Astronomers have known that small asteroids get “spun up” to fast rotation rates by sunlight falling on them, much like propellers in the wind. The new results show when asteroids spin fast enough, they can undergo “rotational fission,” splitting into two pieces which then begin orbiting each other. Such “binary asteroids” are fairly common in the solar system.
An international team of astronomers led by Petr Pravec of the Astronomical Institute in the Czech Republic found that many of these binary asteroids do not remain bound to each other but escape, forming two asteroids in orbit around the sun when there previously was just one.
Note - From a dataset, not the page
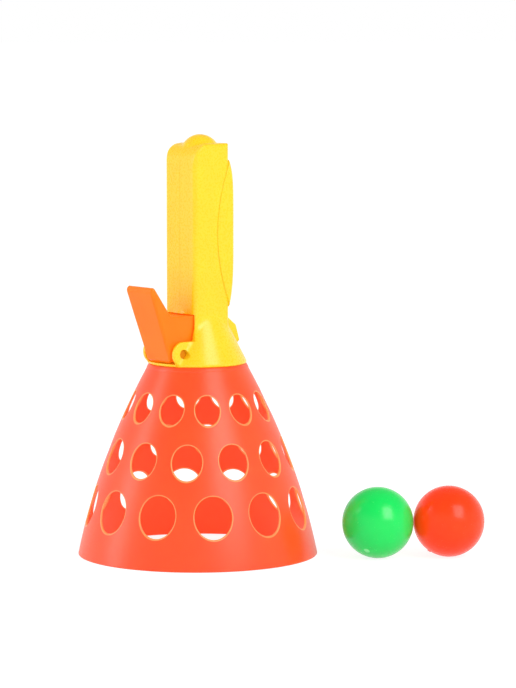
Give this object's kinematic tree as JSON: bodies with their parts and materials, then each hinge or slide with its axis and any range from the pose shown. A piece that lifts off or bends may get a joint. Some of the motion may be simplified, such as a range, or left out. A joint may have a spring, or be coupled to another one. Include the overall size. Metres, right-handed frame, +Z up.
{
  "type": "ball catch toy",
  "caption": "Hand-held toy launcher: a bell-shaped basket with round holes on an upright handle, a squeeze trigger that kicks a ball out of its seat, and light balls.",
  "frame": {"origin": "middle of the basket's mouth, on the table that the toy stands on", "axes": "+Z up along the handle, -X towards the trigger, Y along the trigger pin"},
  "size_m": [0.1908, 0.1847, 0.2364],
  "materials": {
    "basket_plastic": "satin moulded orange-red polypropylene",
    "handle_plastic": "smooth moulded yellow plastic",
    "trigger_plastic": "smooth moulded orange plastic",
    "pin_plastic": "smooth amber plastic",
    "spring_steel": "drawn spring wire",
    "screw_steel": "zinc-plated steel",
    "green_plastic": "satin light plastic",
    "red_plastic": "satin light plastic"
  },
  "bodies": {
    "launcher": {"basket": "basket_plastic", "handle_left_half": "handle_plastic", "handle_right_half": "handle_plastic", "trigger_pin": "pin_plastic", "trigger_spring": "spring_steel", "handle_screw_1": "screw_steel", "handle_screw_2": "screw_steel", "handle_screw_3": "screw_steel", "basket_screw_1": "screw_steel", "basket_screw_2": "screw_steel", "basket_screw_3": "screw_steel", "basket_screw_4": "screw_steel"},
    "trigger": {"trigger": "trigger_plastic"},
    "green_ball": {"ball_green": "green_plastic"},
    "red_ball": {"ball_red": "red_plastic"}
  },
  "joints": [
    {"name": "trigger_pivot", "type": "hinge", "parent": "launcher", "child": "trigger", "pos_m": [-0.0205, 0, 0.1151], "axis": [0, 1, 0], "range_deg": [0, 35], "stiffness_Nm_per_rad": 0.12, "springref_deg": -22.92, "deforming": ["trigger_spring"]},
    {"name": "green_ball_lift", "type": "slide", "parent": "launcher", "child": "green_ball", "axis": [0, 0, 1], "range_m": [0, 0.12]},
    {"name": "red_ball_lift", "type": "slide", "parent": "launcher", "child": "red_ball", "axis": [0, 0, 1], "range_m": [0, 0.12]}
  ]
}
The study appears in the Aug. 26 issue of Nature.
The researchers studied 35 so-called “asteroid pairs,” separate asteroids in orbit around the sun that have come close to each other at some point in the past million years — usually within a few miles, or kilometers — at very low relative speeds. They measured the relative brightness of each asteroid pair, which correlates to its size, and determined the spin rates of the asteroid pairs using a technique known as photometry.
“It was clear to us then that just computing orbits of the paired asteroids was not sufficient to understand their origin,” said Pravec. “We had to study the properties of the bodies. We used photometric techniques that allowed us to determine their rotation rates and study their relative sizes.”
The research team showed that all of the asteroid pairs in the study had a specific relationship between the larger and smaller members, with the smallest one always less than 60 percent of the size of its companion asteroid.
The conclusion fits a theory of binary asteroid formation originated by co-author Daniel Scheeres, from the University of Colorado, Boulder. His theory predicts that if a binary asteroid forms by rotational fission, the two can only escape from each other if the smaller one is less than 60 percent the size of the larger asteroid. Of all the asteroid pairs in the study, the smallest of each pair was always less than 60 percent of the mass of its companion asteroid.
Scheeres’ theory predicts that if a binary asteroid forms by rotational fission, the two can only escape from each other if the smaller one is less than 60 percent of the size of the larger asteroid. When one of the asteroids in the pair is small enough, it can “make a break for it” and escape the orbital dance, essentially moving away to start its own “asteroid family,” he said. During rotational fission, the asteroids separate gently from each other at relatively low velocities.
“This is perhaps the clearest observational evidence that asteroids aren’t just large rocks in orbit about the sun that keep the same shape over time,” said Scheeres. “Instead, they are little worlds that may be constantly changing as they grow older, sometimes giving birth to smaller asteroids that then start their own life in orbit around the sun.”